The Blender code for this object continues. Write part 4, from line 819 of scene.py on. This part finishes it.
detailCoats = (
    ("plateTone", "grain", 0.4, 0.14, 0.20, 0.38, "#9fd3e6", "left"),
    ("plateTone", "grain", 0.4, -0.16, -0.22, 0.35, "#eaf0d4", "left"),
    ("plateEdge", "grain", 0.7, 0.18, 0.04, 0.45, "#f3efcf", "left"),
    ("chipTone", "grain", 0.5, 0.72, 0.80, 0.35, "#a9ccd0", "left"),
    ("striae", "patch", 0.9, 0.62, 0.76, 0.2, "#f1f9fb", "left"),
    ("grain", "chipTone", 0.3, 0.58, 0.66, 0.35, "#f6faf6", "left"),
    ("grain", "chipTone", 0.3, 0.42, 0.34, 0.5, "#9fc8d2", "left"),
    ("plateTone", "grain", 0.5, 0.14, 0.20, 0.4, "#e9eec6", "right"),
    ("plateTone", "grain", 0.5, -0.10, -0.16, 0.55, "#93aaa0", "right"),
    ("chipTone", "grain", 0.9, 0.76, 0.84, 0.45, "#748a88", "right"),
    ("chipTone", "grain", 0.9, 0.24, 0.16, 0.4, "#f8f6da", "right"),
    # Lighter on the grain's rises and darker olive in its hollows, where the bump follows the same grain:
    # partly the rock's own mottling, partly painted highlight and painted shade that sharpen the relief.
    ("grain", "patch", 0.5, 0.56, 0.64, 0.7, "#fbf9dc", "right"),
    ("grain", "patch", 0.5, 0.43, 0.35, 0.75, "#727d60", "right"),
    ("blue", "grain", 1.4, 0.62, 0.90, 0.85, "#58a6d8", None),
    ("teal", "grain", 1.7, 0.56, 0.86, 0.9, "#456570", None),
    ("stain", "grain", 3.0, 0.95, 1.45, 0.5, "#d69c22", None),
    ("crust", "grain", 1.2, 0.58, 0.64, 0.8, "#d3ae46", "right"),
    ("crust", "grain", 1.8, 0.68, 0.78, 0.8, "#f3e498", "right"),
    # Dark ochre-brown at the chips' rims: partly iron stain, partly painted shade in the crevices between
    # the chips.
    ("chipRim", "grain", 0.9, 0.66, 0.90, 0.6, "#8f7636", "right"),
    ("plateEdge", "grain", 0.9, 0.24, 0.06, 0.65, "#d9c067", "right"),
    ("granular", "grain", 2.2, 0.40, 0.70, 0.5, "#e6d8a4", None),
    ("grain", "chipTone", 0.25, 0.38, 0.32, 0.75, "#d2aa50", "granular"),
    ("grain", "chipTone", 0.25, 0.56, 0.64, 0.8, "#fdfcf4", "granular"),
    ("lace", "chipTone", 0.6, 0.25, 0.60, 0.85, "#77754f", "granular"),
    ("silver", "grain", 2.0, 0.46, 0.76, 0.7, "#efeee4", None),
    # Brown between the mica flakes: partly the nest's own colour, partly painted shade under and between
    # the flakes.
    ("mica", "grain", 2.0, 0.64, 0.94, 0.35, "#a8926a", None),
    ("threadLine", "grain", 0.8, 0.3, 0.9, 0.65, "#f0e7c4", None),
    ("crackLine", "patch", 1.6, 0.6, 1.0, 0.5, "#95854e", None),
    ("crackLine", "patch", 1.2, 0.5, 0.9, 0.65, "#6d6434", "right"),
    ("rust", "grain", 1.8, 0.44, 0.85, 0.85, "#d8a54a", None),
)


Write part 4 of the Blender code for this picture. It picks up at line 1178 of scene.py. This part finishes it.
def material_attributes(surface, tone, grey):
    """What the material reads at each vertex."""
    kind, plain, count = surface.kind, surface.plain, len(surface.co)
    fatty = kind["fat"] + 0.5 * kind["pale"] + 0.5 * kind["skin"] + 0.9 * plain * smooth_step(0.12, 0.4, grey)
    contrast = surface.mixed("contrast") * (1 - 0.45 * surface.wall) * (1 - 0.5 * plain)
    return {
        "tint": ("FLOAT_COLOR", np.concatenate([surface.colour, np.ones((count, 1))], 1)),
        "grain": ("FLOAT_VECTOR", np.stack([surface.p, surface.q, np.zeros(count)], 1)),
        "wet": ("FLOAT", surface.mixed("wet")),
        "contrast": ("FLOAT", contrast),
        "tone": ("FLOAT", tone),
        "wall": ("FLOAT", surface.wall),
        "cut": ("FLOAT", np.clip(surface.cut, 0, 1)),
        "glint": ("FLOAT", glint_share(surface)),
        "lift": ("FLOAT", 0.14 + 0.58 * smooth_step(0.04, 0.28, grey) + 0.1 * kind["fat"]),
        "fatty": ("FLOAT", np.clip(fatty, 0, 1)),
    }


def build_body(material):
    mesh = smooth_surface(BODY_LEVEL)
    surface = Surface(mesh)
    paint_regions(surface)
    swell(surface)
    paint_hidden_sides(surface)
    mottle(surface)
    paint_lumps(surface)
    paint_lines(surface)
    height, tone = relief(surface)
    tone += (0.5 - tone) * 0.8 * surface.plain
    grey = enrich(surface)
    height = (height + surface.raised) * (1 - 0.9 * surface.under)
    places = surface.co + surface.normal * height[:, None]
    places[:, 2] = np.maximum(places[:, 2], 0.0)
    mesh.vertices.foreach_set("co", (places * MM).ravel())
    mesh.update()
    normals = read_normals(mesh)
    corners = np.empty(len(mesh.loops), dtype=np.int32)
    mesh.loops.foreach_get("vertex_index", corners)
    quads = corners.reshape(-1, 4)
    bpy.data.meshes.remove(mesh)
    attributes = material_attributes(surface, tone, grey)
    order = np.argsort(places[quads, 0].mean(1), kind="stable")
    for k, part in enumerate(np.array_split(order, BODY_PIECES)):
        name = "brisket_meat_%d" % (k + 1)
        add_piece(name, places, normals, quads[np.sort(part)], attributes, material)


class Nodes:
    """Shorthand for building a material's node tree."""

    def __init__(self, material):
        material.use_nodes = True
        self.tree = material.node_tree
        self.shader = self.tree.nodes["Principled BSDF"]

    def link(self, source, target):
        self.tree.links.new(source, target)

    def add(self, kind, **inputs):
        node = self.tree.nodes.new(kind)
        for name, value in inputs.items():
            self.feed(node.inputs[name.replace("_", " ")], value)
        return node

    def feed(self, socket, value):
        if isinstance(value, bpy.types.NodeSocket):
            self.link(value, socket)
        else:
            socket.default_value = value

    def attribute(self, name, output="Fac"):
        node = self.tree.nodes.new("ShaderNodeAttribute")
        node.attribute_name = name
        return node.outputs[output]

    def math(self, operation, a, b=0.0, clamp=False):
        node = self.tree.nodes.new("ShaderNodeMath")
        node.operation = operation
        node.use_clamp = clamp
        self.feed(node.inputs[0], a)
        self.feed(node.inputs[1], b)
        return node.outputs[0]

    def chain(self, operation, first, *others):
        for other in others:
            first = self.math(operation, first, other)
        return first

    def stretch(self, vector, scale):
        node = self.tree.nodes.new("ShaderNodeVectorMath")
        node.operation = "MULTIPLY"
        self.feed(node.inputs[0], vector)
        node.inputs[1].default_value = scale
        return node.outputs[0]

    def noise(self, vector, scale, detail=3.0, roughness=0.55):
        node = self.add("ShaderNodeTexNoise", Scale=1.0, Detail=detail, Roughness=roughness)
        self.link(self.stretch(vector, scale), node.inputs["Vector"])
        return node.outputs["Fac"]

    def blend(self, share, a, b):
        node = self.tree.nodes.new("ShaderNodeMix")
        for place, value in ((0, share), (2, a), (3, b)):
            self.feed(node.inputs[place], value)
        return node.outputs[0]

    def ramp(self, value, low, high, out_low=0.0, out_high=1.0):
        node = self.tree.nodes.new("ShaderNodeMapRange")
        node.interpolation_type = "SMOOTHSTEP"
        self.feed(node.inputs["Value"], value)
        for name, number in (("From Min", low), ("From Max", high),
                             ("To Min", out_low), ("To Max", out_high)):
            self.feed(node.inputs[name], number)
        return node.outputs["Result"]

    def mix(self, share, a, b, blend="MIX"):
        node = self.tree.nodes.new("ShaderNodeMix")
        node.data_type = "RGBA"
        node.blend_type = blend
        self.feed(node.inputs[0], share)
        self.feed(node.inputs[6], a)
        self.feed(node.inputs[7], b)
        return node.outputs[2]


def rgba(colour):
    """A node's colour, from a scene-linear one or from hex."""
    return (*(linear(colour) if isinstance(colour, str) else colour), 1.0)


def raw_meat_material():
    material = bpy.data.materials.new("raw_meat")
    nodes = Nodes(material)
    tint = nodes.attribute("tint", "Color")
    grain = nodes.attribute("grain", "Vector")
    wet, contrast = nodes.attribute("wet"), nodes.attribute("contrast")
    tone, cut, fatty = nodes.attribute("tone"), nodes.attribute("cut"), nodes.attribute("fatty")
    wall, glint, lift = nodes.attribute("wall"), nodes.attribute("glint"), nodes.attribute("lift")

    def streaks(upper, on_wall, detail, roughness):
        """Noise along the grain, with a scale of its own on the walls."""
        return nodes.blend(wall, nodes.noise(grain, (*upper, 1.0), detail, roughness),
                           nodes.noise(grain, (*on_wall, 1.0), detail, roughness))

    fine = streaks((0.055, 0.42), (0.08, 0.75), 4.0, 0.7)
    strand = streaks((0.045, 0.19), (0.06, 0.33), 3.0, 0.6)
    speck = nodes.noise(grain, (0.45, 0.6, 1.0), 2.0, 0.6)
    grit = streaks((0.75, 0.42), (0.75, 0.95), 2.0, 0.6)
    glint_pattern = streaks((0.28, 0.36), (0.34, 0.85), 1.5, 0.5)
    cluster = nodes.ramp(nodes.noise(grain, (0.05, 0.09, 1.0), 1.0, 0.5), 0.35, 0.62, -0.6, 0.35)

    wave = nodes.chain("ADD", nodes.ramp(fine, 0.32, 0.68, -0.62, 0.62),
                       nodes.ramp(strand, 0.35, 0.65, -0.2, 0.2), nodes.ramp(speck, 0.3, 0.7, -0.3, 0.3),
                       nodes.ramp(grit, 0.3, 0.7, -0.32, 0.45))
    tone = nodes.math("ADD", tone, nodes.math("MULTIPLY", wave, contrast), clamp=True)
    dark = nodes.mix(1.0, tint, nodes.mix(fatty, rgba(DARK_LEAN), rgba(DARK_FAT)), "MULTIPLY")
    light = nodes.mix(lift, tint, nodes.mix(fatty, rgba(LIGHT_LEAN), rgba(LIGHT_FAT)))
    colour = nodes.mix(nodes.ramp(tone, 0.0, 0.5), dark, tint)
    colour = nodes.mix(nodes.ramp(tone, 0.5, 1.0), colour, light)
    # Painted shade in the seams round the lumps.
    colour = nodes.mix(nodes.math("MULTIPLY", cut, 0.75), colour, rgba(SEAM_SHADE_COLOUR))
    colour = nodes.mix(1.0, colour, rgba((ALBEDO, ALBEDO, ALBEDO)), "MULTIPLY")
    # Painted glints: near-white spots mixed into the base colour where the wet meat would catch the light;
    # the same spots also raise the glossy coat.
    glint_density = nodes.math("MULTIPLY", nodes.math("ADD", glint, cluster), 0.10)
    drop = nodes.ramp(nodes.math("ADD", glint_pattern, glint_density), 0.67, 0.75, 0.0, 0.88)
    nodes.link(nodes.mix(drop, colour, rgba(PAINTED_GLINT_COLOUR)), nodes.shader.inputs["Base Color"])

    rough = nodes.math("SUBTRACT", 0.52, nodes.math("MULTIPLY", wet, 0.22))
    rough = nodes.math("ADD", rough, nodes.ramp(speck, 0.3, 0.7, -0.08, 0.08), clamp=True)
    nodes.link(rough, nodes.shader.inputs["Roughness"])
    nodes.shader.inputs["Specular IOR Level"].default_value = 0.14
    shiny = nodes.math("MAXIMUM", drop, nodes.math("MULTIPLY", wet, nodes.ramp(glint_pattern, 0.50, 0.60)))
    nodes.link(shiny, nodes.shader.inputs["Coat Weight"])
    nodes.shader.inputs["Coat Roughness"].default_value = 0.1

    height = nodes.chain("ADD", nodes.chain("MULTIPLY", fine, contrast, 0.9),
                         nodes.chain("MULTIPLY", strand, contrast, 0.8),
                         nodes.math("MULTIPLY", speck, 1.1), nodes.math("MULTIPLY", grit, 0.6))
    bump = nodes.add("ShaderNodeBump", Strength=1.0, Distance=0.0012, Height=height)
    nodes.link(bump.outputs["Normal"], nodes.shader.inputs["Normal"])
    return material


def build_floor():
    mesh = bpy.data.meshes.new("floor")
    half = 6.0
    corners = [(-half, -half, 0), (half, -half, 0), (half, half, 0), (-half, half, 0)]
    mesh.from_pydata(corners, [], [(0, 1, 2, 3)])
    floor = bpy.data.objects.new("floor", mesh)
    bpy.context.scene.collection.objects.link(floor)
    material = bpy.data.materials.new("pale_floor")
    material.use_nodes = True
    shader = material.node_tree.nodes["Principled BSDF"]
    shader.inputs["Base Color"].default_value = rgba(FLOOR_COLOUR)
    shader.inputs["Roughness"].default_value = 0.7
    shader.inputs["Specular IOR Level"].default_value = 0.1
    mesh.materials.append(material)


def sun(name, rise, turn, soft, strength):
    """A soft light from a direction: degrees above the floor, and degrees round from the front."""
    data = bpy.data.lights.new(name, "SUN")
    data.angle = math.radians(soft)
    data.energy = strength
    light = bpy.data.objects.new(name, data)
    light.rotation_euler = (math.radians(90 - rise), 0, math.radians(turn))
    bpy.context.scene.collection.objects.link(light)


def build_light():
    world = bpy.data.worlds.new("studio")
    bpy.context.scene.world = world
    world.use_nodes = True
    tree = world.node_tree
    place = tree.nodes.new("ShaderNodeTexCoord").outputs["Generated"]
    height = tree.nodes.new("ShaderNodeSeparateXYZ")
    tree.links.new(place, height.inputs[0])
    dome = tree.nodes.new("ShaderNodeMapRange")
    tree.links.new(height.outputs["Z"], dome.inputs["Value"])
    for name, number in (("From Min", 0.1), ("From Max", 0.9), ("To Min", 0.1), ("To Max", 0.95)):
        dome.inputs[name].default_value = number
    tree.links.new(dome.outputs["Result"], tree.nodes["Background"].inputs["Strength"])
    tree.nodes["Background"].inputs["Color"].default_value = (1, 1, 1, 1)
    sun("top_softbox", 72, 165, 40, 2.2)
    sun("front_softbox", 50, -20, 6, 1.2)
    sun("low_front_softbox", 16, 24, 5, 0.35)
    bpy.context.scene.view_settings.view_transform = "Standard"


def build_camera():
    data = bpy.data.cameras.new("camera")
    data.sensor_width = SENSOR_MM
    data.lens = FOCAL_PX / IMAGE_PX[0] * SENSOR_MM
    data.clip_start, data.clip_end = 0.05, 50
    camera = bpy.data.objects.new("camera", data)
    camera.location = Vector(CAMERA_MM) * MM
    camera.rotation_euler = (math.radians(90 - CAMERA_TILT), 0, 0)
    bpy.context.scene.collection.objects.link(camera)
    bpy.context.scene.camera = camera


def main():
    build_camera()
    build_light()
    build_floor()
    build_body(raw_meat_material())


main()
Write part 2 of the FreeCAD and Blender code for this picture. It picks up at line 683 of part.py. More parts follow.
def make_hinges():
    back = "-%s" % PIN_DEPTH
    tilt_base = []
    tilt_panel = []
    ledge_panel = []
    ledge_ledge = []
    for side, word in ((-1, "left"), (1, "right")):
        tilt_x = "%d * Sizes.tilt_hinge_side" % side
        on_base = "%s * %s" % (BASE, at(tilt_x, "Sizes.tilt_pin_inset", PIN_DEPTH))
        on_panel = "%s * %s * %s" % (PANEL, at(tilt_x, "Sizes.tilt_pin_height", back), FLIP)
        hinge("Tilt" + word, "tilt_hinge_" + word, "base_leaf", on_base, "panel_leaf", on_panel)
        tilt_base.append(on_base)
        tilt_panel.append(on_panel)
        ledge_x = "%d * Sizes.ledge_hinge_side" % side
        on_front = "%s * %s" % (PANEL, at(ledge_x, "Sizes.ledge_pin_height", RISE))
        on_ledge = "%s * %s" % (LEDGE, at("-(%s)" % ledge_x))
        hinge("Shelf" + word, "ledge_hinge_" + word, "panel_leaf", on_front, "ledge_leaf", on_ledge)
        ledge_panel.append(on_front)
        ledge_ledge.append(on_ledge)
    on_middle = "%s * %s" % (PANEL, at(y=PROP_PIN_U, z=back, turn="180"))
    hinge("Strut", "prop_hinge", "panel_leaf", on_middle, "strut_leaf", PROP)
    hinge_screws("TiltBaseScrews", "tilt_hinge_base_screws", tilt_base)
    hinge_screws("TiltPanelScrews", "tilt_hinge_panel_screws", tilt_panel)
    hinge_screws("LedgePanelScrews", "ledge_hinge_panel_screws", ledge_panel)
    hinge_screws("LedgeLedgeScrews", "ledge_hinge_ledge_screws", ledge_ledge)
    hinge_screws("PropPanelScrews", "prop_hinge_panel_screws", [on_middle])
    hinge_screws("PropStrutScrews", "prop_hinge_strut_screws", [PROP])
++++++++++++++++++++
#### WHAT TO PRODUCE:
Search the material above for "picture". Pull out each line where it shows up.

#### FULL SOLUTION:
Write part 4 of the Blender code for this picture. It picks up at line 1178 of scene.py. This part finishes it.
Write part 2 of the FreeCAD and Blender code for this picture. It picks up at line 683 of part.py. More parts follow.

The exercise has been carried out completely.